Un conseil s’impose. Le livre ouvert, rendez-vous directement à la page 23, car l’avant-propos ne permet guère de saisir la puissance visionnaire et la saine dissidence affichée par Darien. Cette mise en bouche aurait même tendance à décourager de sa fréquentation. Jean-Pierre Bouyxou s’attache, dans une langue insupportablement truffée d’argot désuet et artificiel, à y souligner tous les vices cachés du personnage. À partir d’une phrase et d’une rumeur – Darien aurait pensé à servir de nègre au Drumont de La France juive, ce qui n’est nullement attesté dans l’excellente biographie de l’antisémite viscéral signée Grégoire Kauffmann – voilà notre Vésuve chapeauté du couvercle hermétique de la terrible suspicion… Et puis, Darien admirait le catho-mystique Bloy, il n’était pas si pauvre qu’on pouvait l’espérer, etc. Suit une énumération manifestaire, sans grand lien avec le sujet ; un sous-Siné qui ânonnerait « À bas la calotte ! » et « Popu-Roi ! » sous un drapeau noir effrangé. On se plaît à imaginer la lettre qu’aurait pu adresser Darien à un tel préfacier.

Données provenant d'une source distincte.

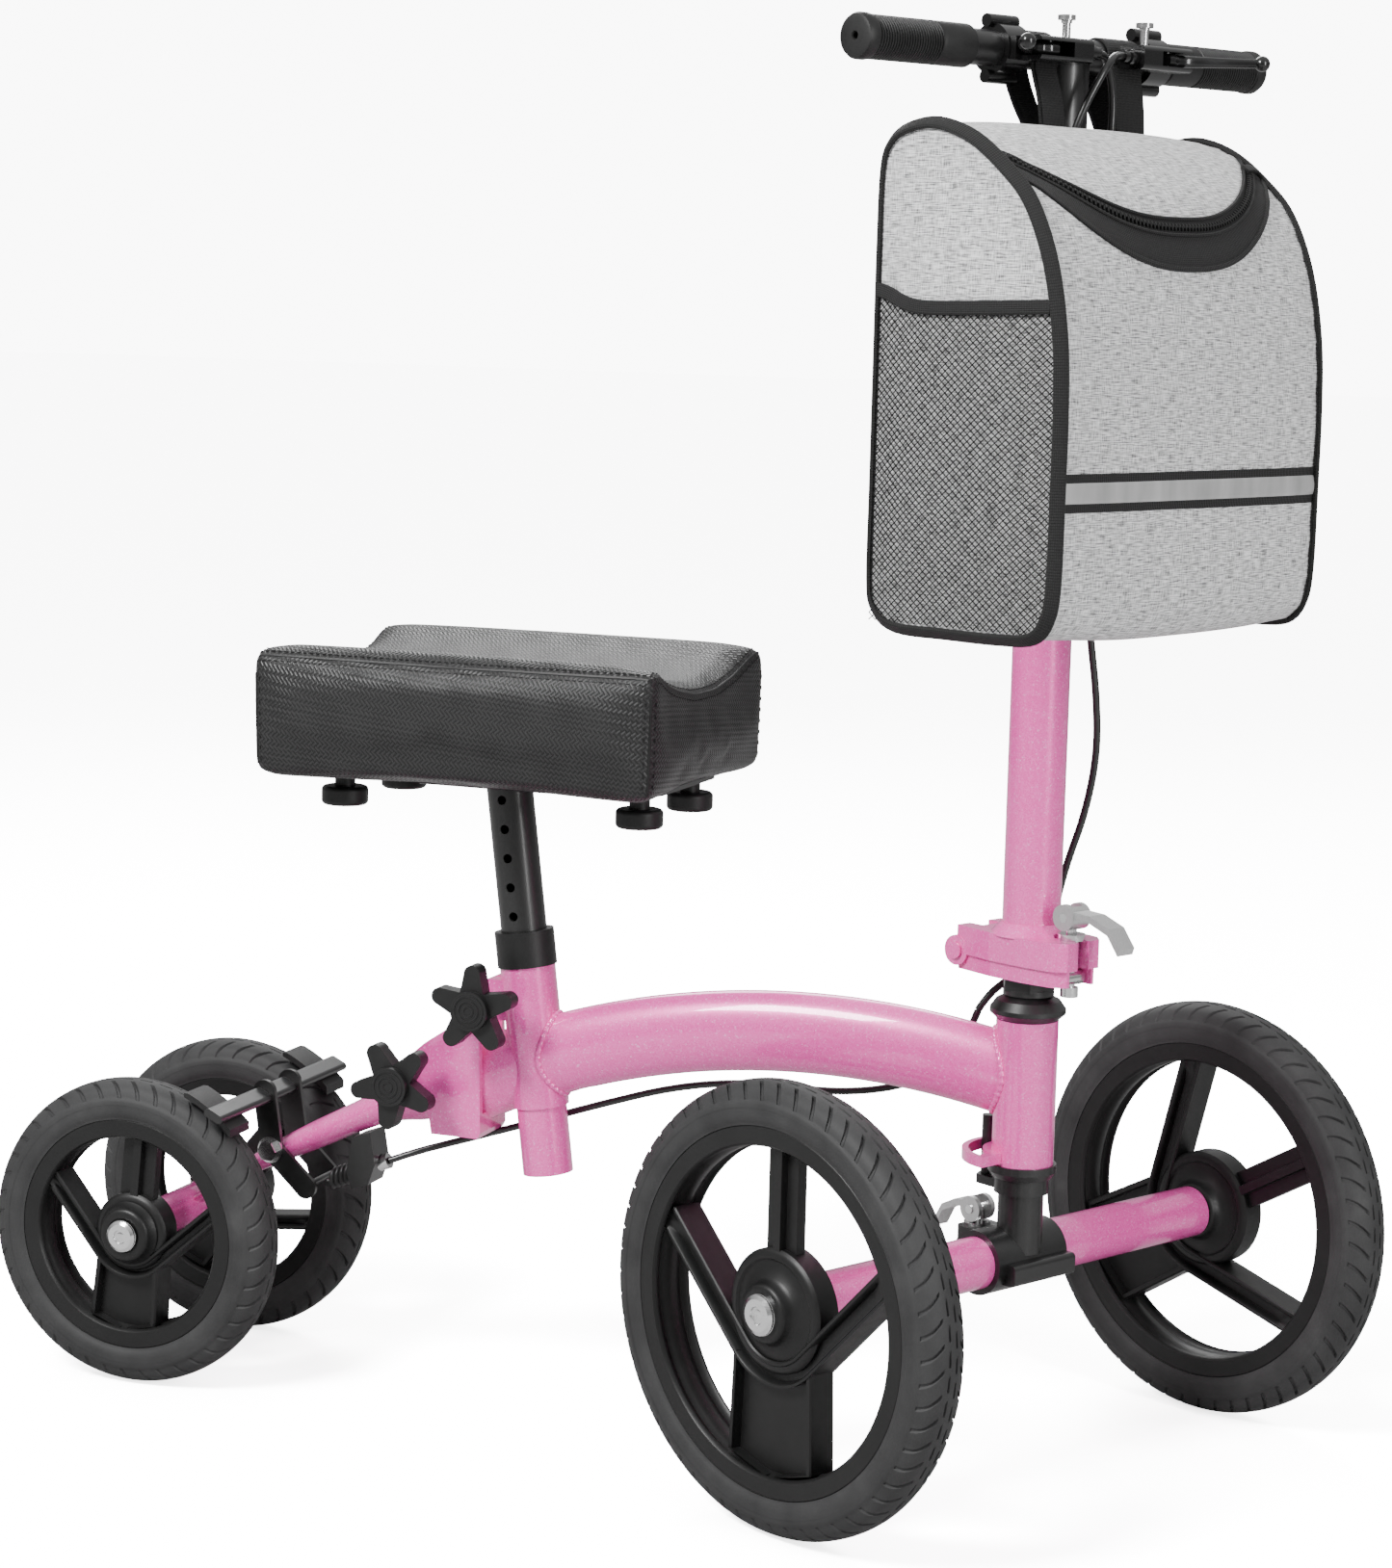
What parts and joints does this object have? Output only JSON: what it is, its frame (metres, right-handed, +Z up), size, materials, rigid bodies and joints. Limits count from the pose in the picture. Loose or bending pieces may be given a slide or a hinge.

Courons plutôt lire les réflexions que lui inspirent les méfaits de l’abstentionnisme ou l’amour libre, l’accueil sarcastique de L’Humanité de Jaurès ou les passages iconoclastes et désopilants consacrés à Saint Tolstoï. Là, on verra à l’œuvre un authentique entrepreneur en démolition. À l’entrée du chantier, une pancarte met les Canailles en garde : « Si vis pacem… »

 

Frédéric SAENEN

 

Georges DARIEN, L’Ennemi du Peuple, L’Âge d’homme, 190 pp., 2008.